Tra le cattive notizie emerse dal G7 a Tokyo di fine settimana c’è ne una particolarmente negativa: la “credit crunch” negli Usa si sta espandendo all’Europa più velocemente del previsto, nonostante la riduzione del tasso d’interesse Usa e l’apertura dei rubinetti del credito da parte della Bce. Al punto che i Paesi dalle finanze pubbliche in buono stato sono stati invitati (per la prima volta dai tempi della crisi petrolifera dell’inizio Anni 70) a rispondere con manovre di bilancio pubblico reflazioniste (quindi, allentando i vincoli alla spesa pubblica per sostenere la domanda aggregata).
Il motivo per cui la crisi del credito si espande più velocemente all’Europa è che le restrizioni sono molto più severe oggi di quelle avutesi a cavallo tra la fine degli Anni 80 e l’inizio degli Anni 90 in seguito alla crisi delle casse di risparmio, di quelle risultanti dal fallimento dello hedge fund Long Term Capital Market (LTCM) alla metà degli Anni 90, di quelle dell’implosione della bolla delle “dot.com” della net economy alla fine dello scorso decennio. Ciò a sua volta si spiega con la scarsa capacità da parte di revisori e sindaci non sanno di valutare attività registrate in bilancio nella casella “liquidità e titoli commerciabili” ma che di fatto, nelle attuali condizioni, nessuno è pronto ad acquistare – in pratica non hanno, quindi, valore di mercato e non possono essere quantizzate al prezzo a cui sono state inizialmente comprate. Il fenomeno non riguarda soltanto il settore finanziario; occorre analizzare, sulla base di giudizi soggettivi, i singoli titoli di attività finanziarie strutturate molto complesse. Ciò complica e rallenta le operazioni di credito; in molti casi, nuove valutazioni della situazione finanziaria di un’impresa, comportano lo stop a prestiti in fase avanzata di negoziato. E una riduzione dei tassi di interesse non porta giovamento a chi non può in ogni caso prendere in prestito, a ragione di nuove e più critiche valutazioni della sua solvibilità.

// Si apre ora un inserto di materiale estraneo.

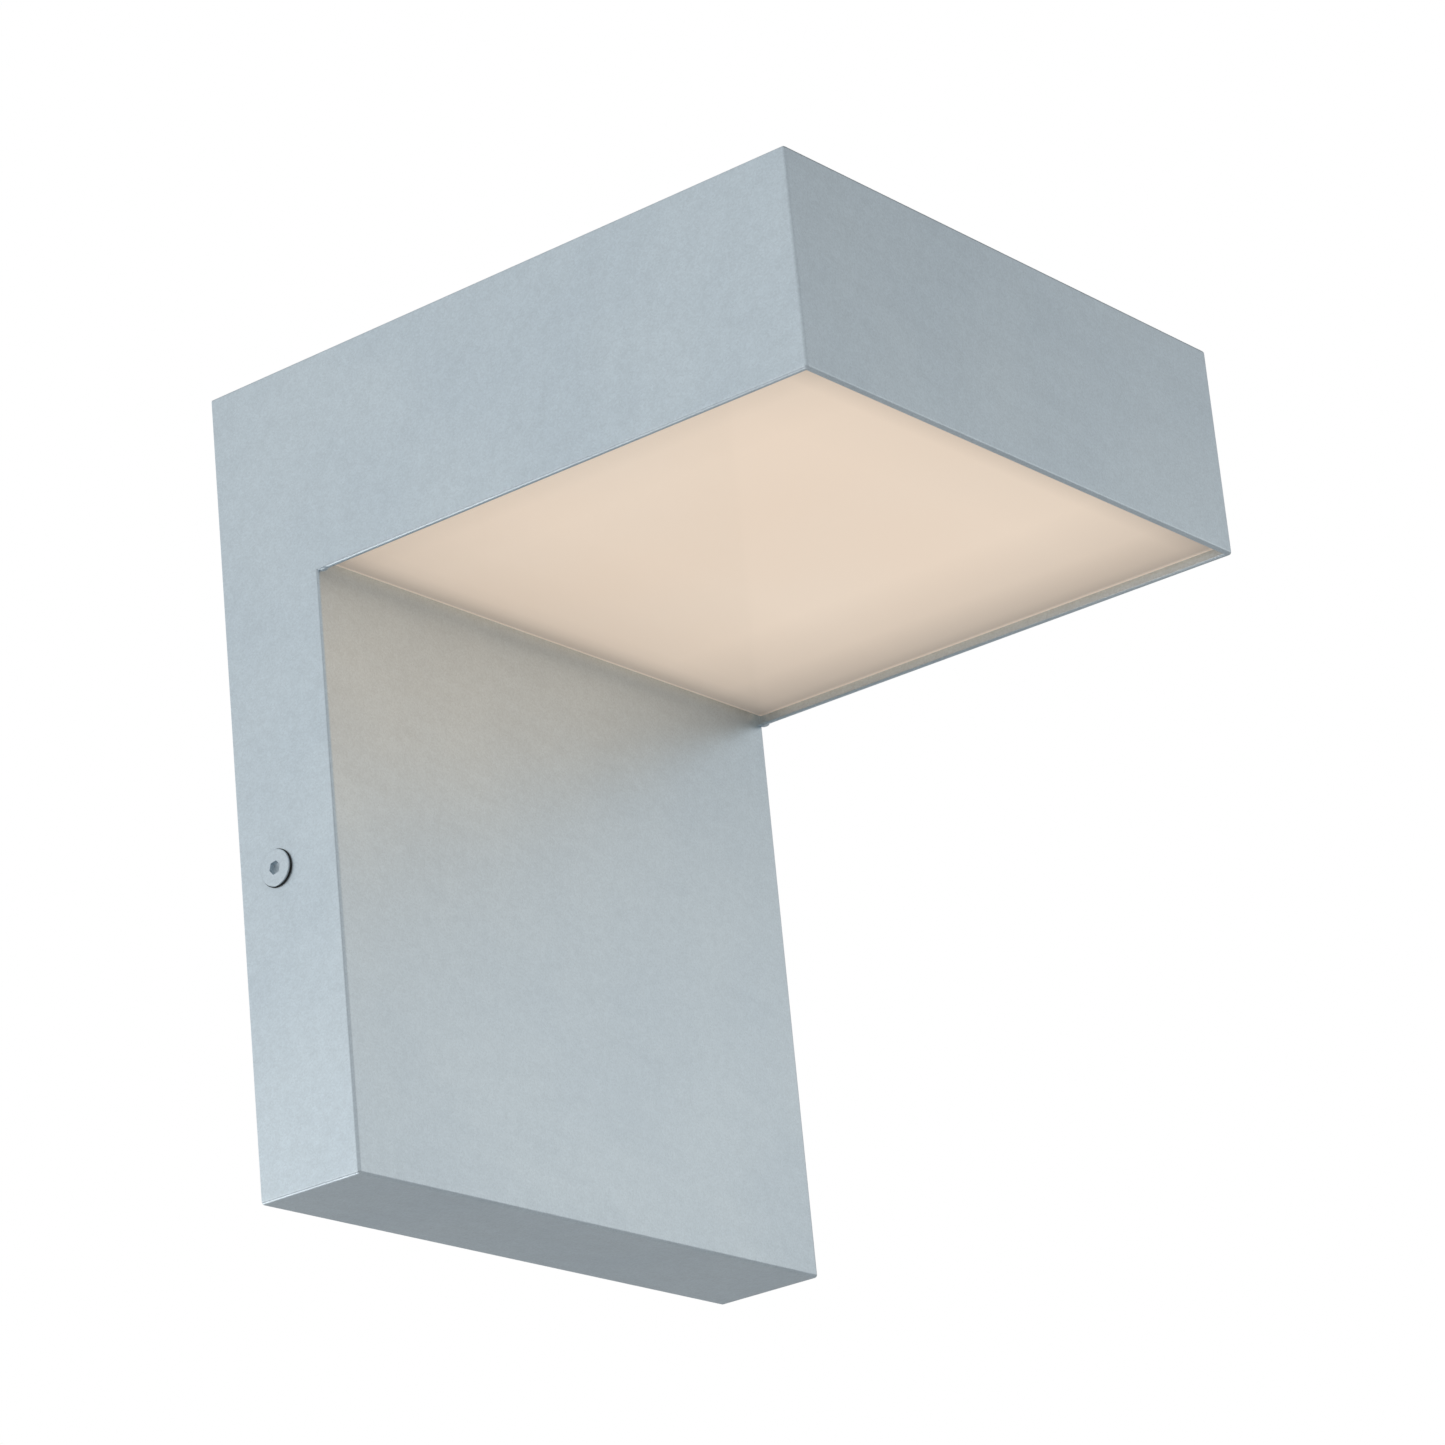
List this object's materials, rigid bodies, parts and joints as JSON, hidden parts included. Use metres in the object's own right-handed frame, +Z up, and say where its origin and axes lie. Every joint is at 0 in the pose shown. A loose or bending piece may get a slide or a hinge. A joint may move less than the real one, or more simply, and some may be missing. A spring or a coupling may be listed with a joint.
{
  "type": "outdoor wall lantern",
  "caption": "Square LED wall lantern in painted sheet metal, an upside-down L with an opal lens recessed under its head, held to a wall bracket by two side screws.",
  "frame": {"origin": "on the wall plane, at the centre of the bracket's wire hole, level with the side screws", "axes": "+X to the right of someone who faces the wall, +Y into the wall, +Z up; the head points along -Y"},
  "size_m": [0.1718, 0.178, 0.203],
  "materials": {
    "silver_paint": "satin silver paint with a fine flake on aluminium sheet",
    "painted_screw": "satin silver paint on a steel screw",
    "opal_acrylic": "glossy opal acrylic, lit from inside",
    "black_rubber": "matt black",
    "white_steel": "matt white reflector paint",
    "zinc_steel": "bright zinc plate",
    "grey_pad": "soft grey silicone",
    "white_board": "white solder mask",
    "phosphor": "yellow phosphor",
    "white_plastic": "moulded",
    "green_board": "green solder mask",
    "ferrite": "ferrite with yellow tape",
    "capacitor_sleeve": "shrink sleeve",
    "brass": "plain",
    "galvanised_steel": "zinc spangle",
    "grey_foam": "closed-cell foam",
    "tinned_copper": "tinned",
    "green_steel": "green zinc",
    "red_pvc": "insulation",
    "black_pvc": "insulation",
    "white_pvc": "insulation",
    "green_pvc": "insulation"
  },
  "bodies": {
    "fixture": {"board_screws": "zinc_steel", "bracket_gasket": "grey_foam", "driver_board": "green_board", "driver_capacitors": "capacitor_sleeve", "driver_case": "white_plastic", "driver_lid": "white_plastic", "driver_plugs": "white_plastic", "driver_transformer": "ferrite", "earth_lead": "green_pvc", "earth_nut": "zinc_steel", "earth_ring_terminals": "tinned_copper", "earth_screw": "green_steel", "earth_stud": "zinc_steel", "housing": "silver_paint", "lead_clips": "white_plastic", "led_board": "white_board", "led_chips": "phosphor", "led_connector": "white_plastic", "led_lead_black": "black_pvc", "led_lead_red": "red_pvc", "led_tray": "white_steel", "lens": "opal_acrylic", "lens_gasket": "black_rubber", "lip_trim": "black_rubber", "live_lead": "black_pvc", "mounting_nuts": "zinc_steel", "mounting_studs": "zinc_steel", "neutral_lead": "white_pvc", "tab_nuts": "zinc_steel", "terminal_block": "white_plastic", "terminal_screws": "brass", "thermal_pad": "grey_pad", "tray_grommet": "black_rubber", "tray_screws": "zinc_steel", "tray_standoffs": "zinc_steel", "wall_bracket": "galvanised_steel"},
    "left_washer": {"left_washer": "black_rubber"},
    "left_screw": {"left_screw": "painted_screw"},
    "right_washer": {"right_washer": "black_rubber"},
    "right_screw": {"right_screw": "painted_screw"}
  },
  "joints": [
    {"name": "left_screw_travel", "type": "slide", "parent": "fixture", "child": "left_washer", "axis": [-1, 0, 0], "range_m": [0, 0.0092]},
    {"name": "left_screw_turn", "type": "hinge", "parent": "left_washer", "child": "left_screw", "pos_m": [-0.0859, -0.0115, 0], "axis": [-1, 0, 0], "range_deg": [0, 4141]},
    {"name": "right_screw_travel", "type": "slide", "parent": "fixture", "child": "right_washer", "axis": [1, 0, 0], "range_m": [0, 0.0092]},
    {"name": "right_screw_turn", "type": "hinge", "parent": "right_washer", "child": "right_screw", "pos_m": [0.0859, -0.0115, 0], "axis": [1, 0, 0], "range_deg": [0, 4141]}
  ],
  "couplings": [
    {"joint": "left_screw_turn", "follows": "left_screw_travel", "rad_per_m": 7854},
    {"joint": "right_screw_turn", "follows": "right_screw_travel", "rad_per_m": 7854}
  ]
}
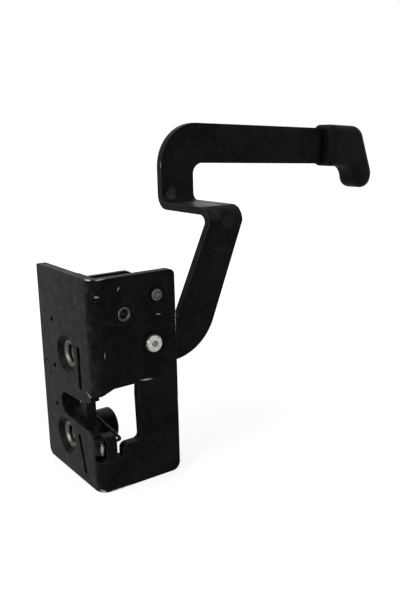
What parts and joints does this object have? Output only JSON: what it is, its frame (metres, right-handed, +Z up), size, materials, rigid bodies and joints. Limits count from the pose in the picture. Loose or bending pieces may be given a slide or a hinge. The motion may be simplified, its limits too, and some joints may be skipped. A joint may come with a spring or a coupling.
{
  "type": "vehicle door latch",
  "caption": "Folded-plate door latch with a hooked catch round a striker slot, a release pawl and a long cranked pull lever that ends in a moulded grip.",
  "frame": {"origin": "bottom corner of the folded plate: X=0 on the front plate's outer face, Y=0 on the side plate's outer face, Z=0 at the plate's lower edge", "axes": "+X along the side plate from the front plate towards the pull grip, +Y from the side plate's outer face into the latch, +Z up"},
  "size_m": [0.177, 0.0468, 0.132],
  "materials": {
    "plate_steel": "satin",
    "lever_steel": "satin",
    "inner_steel": "satin",
    "plated_steel": "satin",
    "spring_steel": "satin",
    "grip_plastic": "matte"
  },
  "bodies": {
    "frame": {"lock_plate": "plate_steel", "inner_bracket": "inner_steel", "lower_bush": "plated_steel", "upper_bush": "plated_steel", "fork_spacer": "plated_steel", "pawl_spacer": "plated_steel", "fork_spring": "spring_steel", "pawl_spring": "spring_steel", "tubular_rivet": "plated_steel", "tube_spacer": "plated_steel", "post_rivet": "plated_steel", "post_spacer": "plated_steel", "pivot_pin": "plated_steel", "thrust_washer": "plated_steel", "spring_collar": "plated_steel", "return_spring": "spring_steel"},
    "pull_lever": {"handle_strap": "lever_steel", "drive_stud": "plated_steel", "handle_grip": "grip_plastic"},
    "release_pawl": {"pawl": "inner_steel"},
    "catch_fork": {"fork": "inner_steel"}
  },
  "joints": [
    {"name": "lever_pull", "type": "hinge", "parent": "frame", "child": "pull_lever", "pos_m": [0.0249, 0, 0.0531], "axis": [0, -1, 0], "range_deg": [0, 12], "stiffness_Nm_per_rad": 3, "springref_deg": -8.59, "deforming": ["return_spring"]},
    {"name": "pawl_turn", "type": "hinge", "parent": "frame", "child": "release_pawl", "pos_m": [0, 0.0231, 0.0483], "axis": [1, 0, 0], "range_deg": [0, 18], "deforming": ["pawl_spring"]},
    {"name": "fork_turn", "type": "hinge", "parent": "frame", "child": "catch_fork", "pos_m": [0, 0.0276, 0.0139], "axis": [1, 0, 0], "range_deg": [0, 51], "deforming": ["fork_spring"]}
  ],
  "couplings": [
    {"joint": "pawl_turn", "follows": "lever_pull", "ratio": 1.5},
    {"joint": "fork_turn", "follows": "lever_pull", "ratio": 4.25}
  ]
}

Purtroppo l’Europa non dispone delle robuste protezioni esistenti in Asia sotto forma di elevati livelli di riserve che, anche a ragione dei limiti dei rispettivi mercati interni, hanno dato origine a “fondi sovrani”). E allora ecco che le previsioni econometriche dei 20 maggiori istituti privati indicano un rallentamento non solo nell’anno in corso ma anche nel seguente (per l’area dell’euro le stime di crescita del pil variano tra l’1,3% ed il 2,4% nel 2008 e tra l’1,3% ed il 2,3% per il 2009). Quindi, una frenata non più brusca ma più lunga di quanto anticipato (sempre dei 20 istituti) solo un mese fa. In questo quadro, l’Italia se la passa peggio: una crescita tra lo 0,8% e l’1.8% nel 2008 con una leggera ripresa – crescita tra l’1,1% ed il 2.1% nel 2009. Dato che la legge finanziaria è stata costruita su ipotesi di aumento del pil attorno all’1,5% , ciò può comportare all’”assestamento di bilancio”, in giugno, la necessità di una manovra di aggiustamento tra gli 8 ed i 12 miliardi di euro – oppure rinegoziare il programma di rientro definito con l’Ue. Ove in marzo, le stime preliminari delle entrate indicassero l’eventuale di un nuovo “tesoretto”, buon senso consiglierebbe di non impegnarlo prima di giugno: può servire a saldare una falla che viene anche da lontano ma di cui si vedono già le dimensioni quantitative.